Two Distinct Patterns of Hyperpnea During Cheyne-Stokes Respiration: Implication for Cardiac Function in Patients With Heart Failure

28 Nov Two Distinct Patterns of Hyperpnea During Cheyne-Stokes Respiration: Implication for Cardiac Function in Patients With Heart Failure

Elisa Perger, MD et al

http://jcsm.aasm.org/viewabstract.aspx?pid=31113

Cheyne-Stokes respiration (CSR) is a breathing pattern observed typically in heart failure (HF) described by a cyclical waxing and waning pattern.  This study found two distinct patterns during the hyperpnea phase:  a positive pattern where end-expiratory lung volume (EELV) remains at or above functional residual capacity (FRC), and a negative pattern where end-expiratory lung volume falls below FRC.

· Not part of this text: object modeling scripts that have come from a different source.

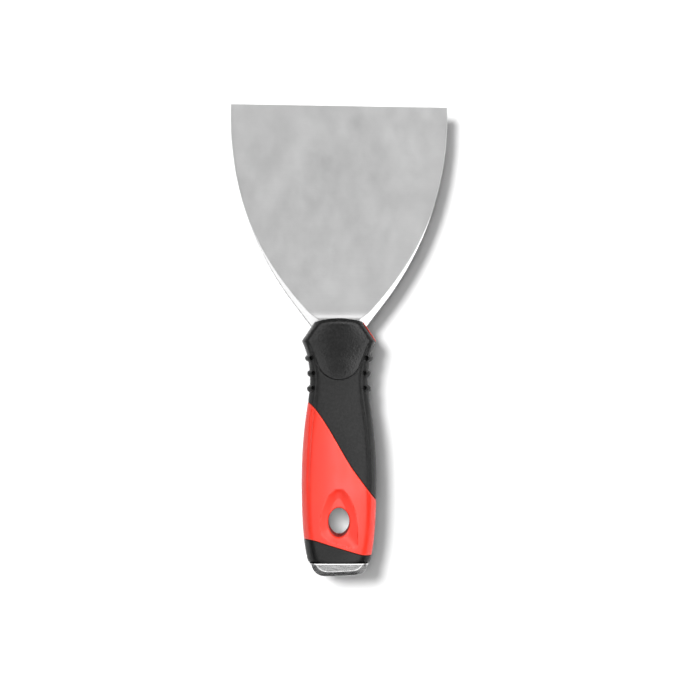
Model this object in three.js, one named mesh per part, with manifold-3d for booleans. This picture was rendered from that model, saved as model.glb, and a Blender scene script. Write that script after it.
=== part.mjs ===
// A flexible putty knife, lying on the back of its handle.
//
// The knife is drawn round its own middle plane: X runs across the blade, Y runs forward along
// the knife and Z runs through its thickness. A station is a distance behind the handle's front
// crown, so a point at station s lies at y = -s. The finished group is moved so that its origin
// is at the middle of the bottom of its bounding box.

import * as THREE from 'three';
import { mergeVertices } from 'three/addons/utils/BufferGeometryUtils.js';
import Module from 'manifold-3d';

const wasm = await Module();
wasm.setup();

// ------------------------------------------------------- driving dimensions, in mm and degrees

const clearance = 0.3;             // gap that neighbouring pieces keep
const reach = 100;                 // further than any half size, for cutters that pass right through

const blade = {
  width: 100,                      // across the straight working edge
  length: 98.9,                    // working edge to the handle's front crown
  parallelLength: 6,               // straight sides behind the working edge
  shankHalfWidth: 15.8,            // where the blade reaches the crown
  straightLength: 6.8,             // straight sloping sides in front of the crown
  edgeThickness: 0.6,
  rootThickness: 2.2,
  thinLength: 48,                  // front part that keeps the edge thickness
  taperPower: 1.5,                 // how quickly the rest thickens towards the root
  bevelAngle: 12,                  // of the ground side edges
  hingeAhead: 0.6,                 // line where the blade leaves the tang, in front of the crown
};

const handle = {
  length: 112.4,                   // front crown to the rear face of the collar
  frontCornerStation: 1.9,
  frontCornerHalfWidth: 11.35,
  shoulderStation: 10.5,
  shoulderHalfWidth: 17.15,
  shoulderHollowRun: 4.5,          // how the sides fall away behind the shoulder
  shoulderHollowDrop: 2.2,
  waistStation: 28.5,
  waistHalfWidth: 13.35,
  waistEase: 7.5,
  bellyFromRear: 36.4,
  bellyHalfWidth: 17.2,
  rearCornerFromRear: 1.9,
  rearCornerHalfWidth: 14.6,
  rearHalfWidth: 13.6,
  frontHalfThickness: 7.4,
  frontRound: 5,                   // length over which the front edge rounds up to the pad
  padHalfThickness: 8.5,
  padFlatEnd: 14.5,                // station where the level round the thumb pad ends
  waistHalfThickness: 7.9,
  bellyHalfThickness: 11.8,
  bellyFlatLength: 16,             // level stretch that the knife rests on
  rearCornerHalfThickness: 9.6,
  rearHalfThickness: 8.9,
};

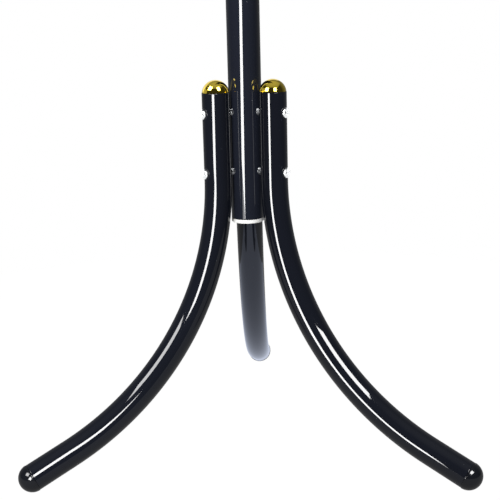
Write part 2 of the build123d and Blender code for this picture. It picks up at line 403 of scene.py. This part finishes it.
def dress(ob, slot, *replaced):
    ob.data.materials.clear()
    ob.data.materials.append(MAT[slot])
    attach(ob, "root")
    if replaced:
        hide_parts(*replaced)
    return ob


# CAD nodes that stay as they are get the detailed materials
slot_of = {s["node"]: s["material_slot"] for s in frame["record"]["subparts"]}
for node, ob in nodes.items():
    for s in ob.material_slots:
        s.material = MAT[slot_of[node]]

# ------------------------------------------------------------------ pole
def upright(z0, z1, step=14.0):
    p = Path(0.0, z0, 0.0).straight(z1 - z0, step)
    return p.frames(0.0)


JOINT_Z = POLE_BOTTOM + SECTION
TOP_Z = JOINT_Z + SECTION
dress(tube("pole_lower_tube", upright(POLE_BOTTOM, JOINT_Z), POLE_R, POLE_R - POLE_WALL, 128), "black_enamel", "lower_pole")
dress(tube("pole_upper_tube", upright(JOINT_Z, TOP_Z), POLE_R, POLE_R - POLE_WALL, 128), "black_enamel", "upper_pole")

# white plug in the pole's lower end, turned upside down: t runs downward from the tube's end
pr = [(0, -18.0), (POLE_R - POLE_WALL - 2.0, -18.0), (POLE_R - POLE_WALL - 0.6, -17.4)]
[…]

The negative pattern was found to be associated with more severe HF.  These patients had a longer hyperpnea time, longer CSR cycle time (indicating worse cardiac function) and worse New York Heart Association (NYHA) class than those with a positive pattern.  Left ventricular ejection fraction (LVEF) and lung to circulation finger time (LFCT) did not differ between groups although stroke volume (SV) and cardiac output (CO) was not directly measured.

Previous studies have shown that treating CSR in heart failure with LVEF <45% had a negative effect on mortality and that CSR may be acting in a protective mechanism in this cohort.

Identifying the negative pattern of hyperpnea in some CSR has offered some discussion as to the mechanisms of action in relation to HF.  Firstly, this negative pattern would produce a higher amount of intra-thoracic pressure during expiration by recruiting expiratory muscles to remove air below the FRC.  This positive pressure could assist cardiac function during the expiration phase by impeding venous return and reducing right ventricular preload, in turn allowing more complete filling of the left ventricle.  Additionally left ventricular afterload would be reduced due to the reduced pressure gradient between the thorax and the intracardiac space caused.

Secondly during CSR, hyperventilation occurs as a response to central apnoeas due to pulmonary congestion and increased chemo-receptor responsiveness.  This hyperventilation phase increases the work placed on the inspiratory muscles which may be susceptible to fatigue.  It is thought that by recruiting the expiratory muscles during exhalation, the inspiratory muscles may be unloaded somewhat by passive elastic recoil during the first part of inhalation as the chest wall moves outward back to FRC.  The persistent activity of the inspiratory muscles throughout expiration can contribute to an increase in EELV.  Because EELV fell below FRC during the negative pattern it is very likely that there was less post-inspiratory activation of the inspiratory muscles during the negative than the positive pattern indicating a more compensated CSR pattern in response to chronic and more severe HF.

Some limitations do exist within this study however the observations provide some support for a potential compensatory role of CSR, at least in relation to the negative pattern, in heart failure.